Los artistas, los escritores y cuantos disponen de los medios de comunicación
social deben ejercitar su profesión de acuerdo con su fe cristiana,
conscientes de la enorme influencia que pueden ejercitar. Tendrán presente
que "todos deben respetar la primacía absoluta del orden moral
objetivo" 44, y que no se puede dar preferencia sobre él a ningún
pretendido objetivo estético, ventaja material o resultado satisfactorio. Ya
se trate de creación artística o literaria, ya de espectáculos o de
informaciones, cada cual en su campo debe dar prueba de tacto, de discreción,
de moderación y de justo sentido de los valores. De esta suerte, lejos de
añadir favor a la licencia creciente de las costumbres, contribuirán a
frenarla e incluso a sanear el clima moral de la sociedad.
Por su parte, todo el laicado fiel, en virtud de su derecho y de su deber de
apostolado, tomará en serio el trabajar en el mismo sentido.
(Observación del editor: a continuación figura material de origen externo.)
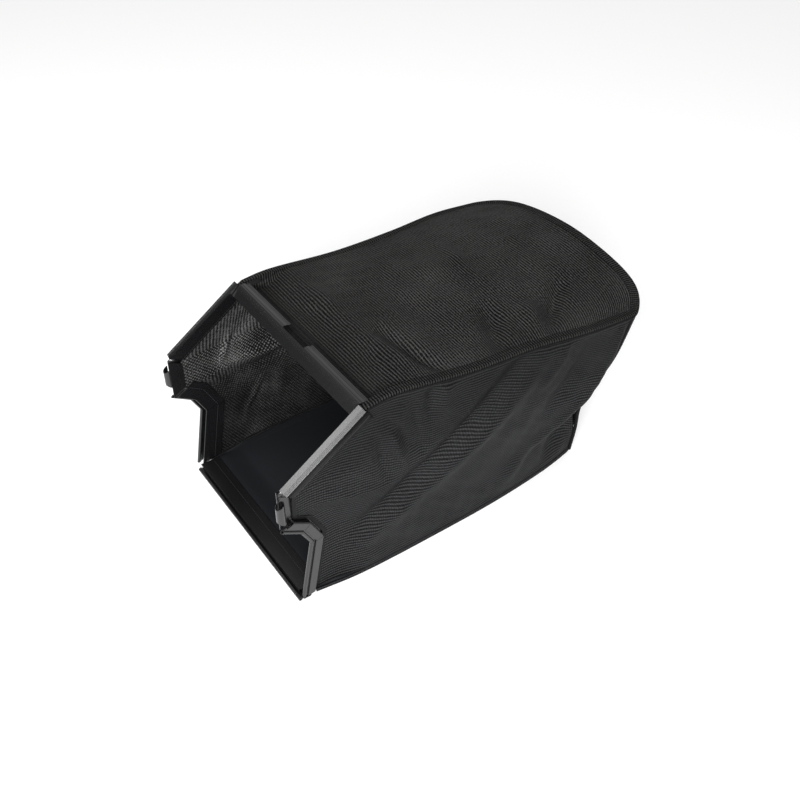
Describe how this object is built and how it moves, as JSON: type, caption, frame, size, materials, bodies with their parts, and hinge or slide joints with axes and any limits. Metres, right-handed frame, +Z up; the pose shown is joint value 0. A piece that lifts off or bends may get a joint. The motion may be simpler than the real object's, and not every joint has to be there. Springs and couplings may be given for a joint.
{
  "type": "mower grass collection bag",
  "caption": "Soft mesh grass collection bag for a walk-behind mower, with plastic clips sewn round its open mouth that hold on to a wire bag frame.",
  "frame": {"origin": "middle of the box under the bag, at the level it lies on", "axes": "+X the bag's right-hand side, +Y from the mouth to the rear, +Z up"},
  "size_m": [0.4478, 0.7392, 0.3629],
  "materials": {
    "clip_plastic": "extruded black plastic, satin",
    "top_mesh": "woven black mesh, ribs across the bag",
    "side_mesh": "woven black mesh, ribs along the bag",
    "coated_cloth": "smooth coated black cloth",
    "binding_tape": "ribbed black binding tape"
  },
  "bodies": {
    "root": {"back_panel": "top_mesh", "bottom_clip": "clip_plastic", "bottom_hem_tape": "binding_tape", "bottom_panel": "coated_cloth", "left_bottom_welt": "binding_tape", "left_finger_clip": "clip_plastic", "left_hem_tape": "binding_tape", "left_knee_clip": "clip_plastic", "left_ledge_clip": "clip_plastic", "left_post_clip": "clip_plastic", "left_rear_welt": "binding_tape", "left_side_panel": "side_mesh", "left_slope_clip": "clip_plastic", "left_top_welt": "binding_tape", "rear_bottom_welt": "binding_tape", "rear_top_welt": "binding_tape", "right_bottom_welt": "binding_tape", "right_finger_clip": "clip_plastic", "right_hem_tape": "binding_tape", "right_knee_clip": "clip_plastic", "right_ledge_clip": "clip_plastic", "right_post_clip": "clip_plastic", "right_rear_welt": "binding_tape", "right_side_panel": "side_mesh", "right_slope_clip": "clip_plastic", "right_top_welt": "binding_tape", "top_clip": "clip_plastic", "top_hem_tape": "binding_tape", "top_panel": "top_mesh"}
  },
  "joints": []
}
Finalmente, conviene recordar a todos que el Concilio Vaticano II
"declara que los niños y los adolescentes tienen derecho a que se les
estimule a apreciar con recta conciencia los valores morales y a prestarles su
adhesión personal y también a que se les estimule a conocer y amar más a
Dios. Ruega, pues, encarecidamente, a todos los que gobiernan los pueblos, o
están al frente de la educación, que procuren que nunca se vea privada la
juventud de este sagrado derecho" 45.
Su Santidad, Pablo VI por la divina Providencia, en audiencia concedida al
infrascrito Prefecto de la Congregación para la Doctrina de la Fe, el 7 de
noviembre de 1975, aprobó esta Declaración acerca de la ética sexual, la
confirmó y ordenó que se publicara.
Dado en Roma, en la sede de la Sagrada Congregación para la Doctrina de la
Fe, el 29 de diciembre de 1975.
Cardenal Franjo SEPER, Prefecto
Jerôme HAMER, arzobispo titular de Lorium, Secretario.